* **REQUIRED WORK**
The records that follow must be reproduced in full, exactly as written.

Parts and joints as JSON
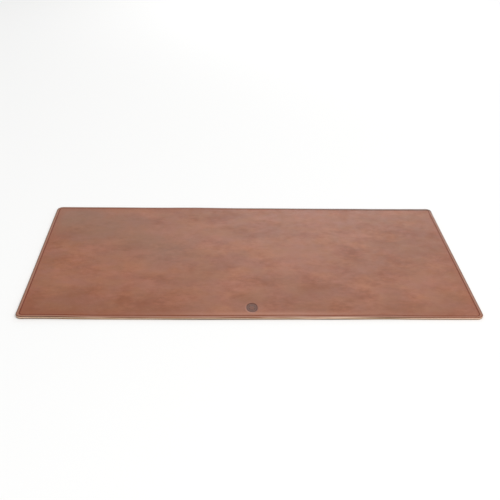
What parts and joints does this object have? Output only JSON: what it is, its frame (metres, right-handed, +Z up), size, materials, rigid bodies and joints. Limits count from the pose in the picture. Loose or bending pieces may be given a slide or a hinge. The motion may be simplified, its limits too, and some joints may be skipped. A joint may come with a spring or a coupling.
{
  "type": "desk mat",
  "caption": "Flat rectangular leather desk mat with rounded corners, a creased line parallel to the edge and a small pressed oval near the front, on a thin suede backing.",
  "frame": {"origin": "middle of the underside, on the desk", "axes": "+X along the long side, +Z up from the desk, and the front edge with the pressed oval faces -Y"},
  "size_m": [0.8, 0.4, 0.0045],
  "materials": {
    "dyed_leather": "satin, brown aniline dye with raw tan cut edge",
    "adhesive": "dried contact adhesive",
    "suede": "matt napped suede"
  },
  "bodies": {
    "root": {"top_leather": "dyed_leather", "bond_film": "adhesive", "suede_backing": "suede"}
  },
  "joints": []
}
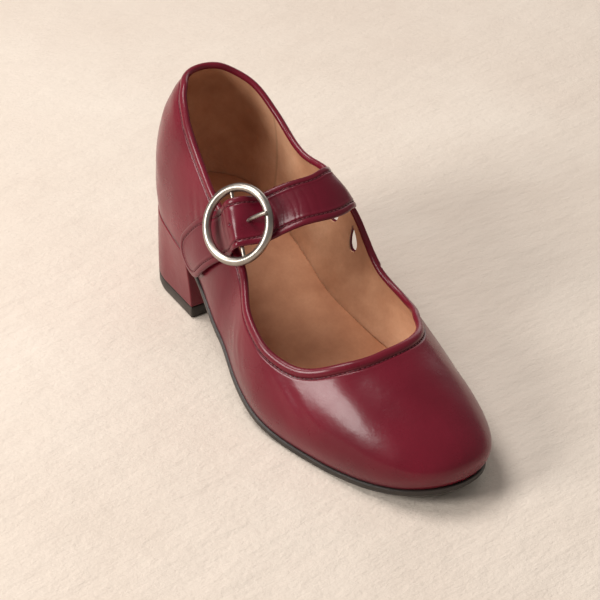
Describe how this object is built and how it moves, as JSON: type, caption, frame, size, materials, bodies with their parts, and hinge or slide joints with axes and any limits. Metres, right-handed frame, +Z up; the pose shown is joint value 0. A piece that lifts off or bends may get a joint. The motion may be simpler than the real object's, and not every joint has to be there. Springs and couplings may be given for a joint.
{
  "type": "mary jane shoe",
  "caption": "Right mary jane shoe with a rounded toe, petal cut-outs on the inner side, an instep strap with a round buckle, and a covered block heel.",
  "frame": {"origin": "on the ground under the middle of the shoe's overall box", "axes": "+Z up, +Y towards the heel's back, +X towards the medial (inner) side, the toe points to -Y"},
  "size_m": [0.0908, 0.243, 0.119],
  "materials": {
    "upper_leather": "smooth satin gloss, deep burgundy",
    "strap_leather": "smooth satin gloss, deep burgundy",
    "buckle_metal": "polished nickel",
    "insole_leather": "matt tan lining leather",
    "sole_black": "matt black",
    "heel_leather": "smooth satin gloss, deep burgundy"
  },
  "bodies": {
    "root": {"upper": "upper_leather", "strap": "strap_leather", "buckle_tab": "strap_leather", "buckle_ring": "buckle_metal", "buckle_prong": "buckle_metal", "insole": "insole_leather", "outsole": "sole_black", "heel_block": "heel_leather", "heel_top_piece": "sole_black"}
  },
  "joints": []
}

* **REPLY**
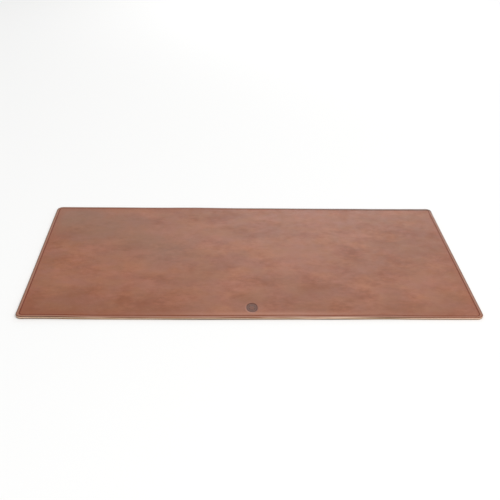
What parts and joints does this object have? Output only JSON: what it is, its frame (metres, right-handed, +Z up), size, materials, rigid bodies and joints. Limits count from the pose in the picture. Loose or bending pieces may be given a slide or a hinge. The motion may be simplified, its limits too, and some joints may be skipped. A joint may come with a spring or a coupling.
{
  "type": "desk mat",
  "caption": "Flat rectangular leather desk mat with rounded corners, a creased line parallel to the edge and a small pressed oval near the front, on a thin suede backing.",
  "frame": {"origin": "middle of the underside, on the desk", "axes": "+X along the long side, +Z up from the desk, and the front edge with the pressed oval faces -Y"},
  "size_m": [0.8, 0.4, 0.0045],
  "materials": {
    "dyed_leather": "satin, brown aniline dye with raw tan cut edge",
    "adhesive": "dried contact adhesive",
    "suede": "matt napped suede"
  },
  "bodies": {
    "root": {"top_leather": "dyed_leather", "bond_film": "adhesive", "suede_backing": "suede"}
  },
  "joints": []
}
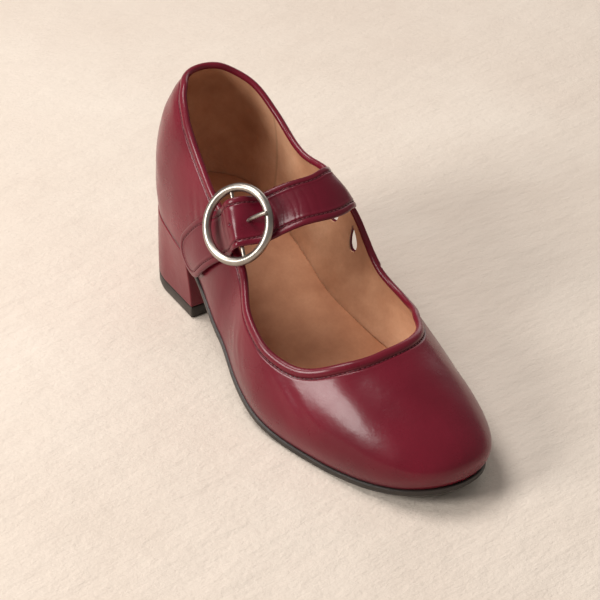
Describe how this object is built and how it moves, as JSON: type, caption, frame, size, materials, bodies with their parts, and hinge or slide joints with axes and any limits. Metres, right-handed frame, +Z up; the pose shown is joint value 0. A piece that lifts off or bends may get a joint. The motion may be simpler than the real object's, and not every joint has to be there. Springs and couplings may be given for a joint.
{
  "type": "mary jane shoe",
  "caption": "Right mary jane shoe with a rounded toe, petal cut-outs on the inner side, an instep strap with a round buckle, and a covered block heel.",
  "frame": {"origin": "on the ground under the middle of the shoe's overall box", "axes": "+Z up, +Y towards the heel's back, +X towards the medial (inner) side, the toe points to -Y"},
  "size_m": [0.0908, 0.243, 0.119],
  "materials": {
    "upper_leather": "smooth satin gloss, deep burgundy",
    "strap_leather": "smooth satin gloss, deep burgundy",
    "buckle_metal": "polished nickel",
    "insole_leather": "matt tan lining leather",
    "sole_black": "matt black",
    "heel_leather": "smooth satin gloss, deep burgundy"
  },
  "bodies": {
    "root": {"upper": "upper_leather", "strap": "strap_leather", "buckle_tab": "strap_leather", "buckle_ring": "buckle_metal", "buckle_prong": "buckle_metal", "insole": "insole_leather", "outsole": "sole_black", "heel_block": "heel_leather", "heel_top_piece": "sole_black"}
  },
  "joints": []
}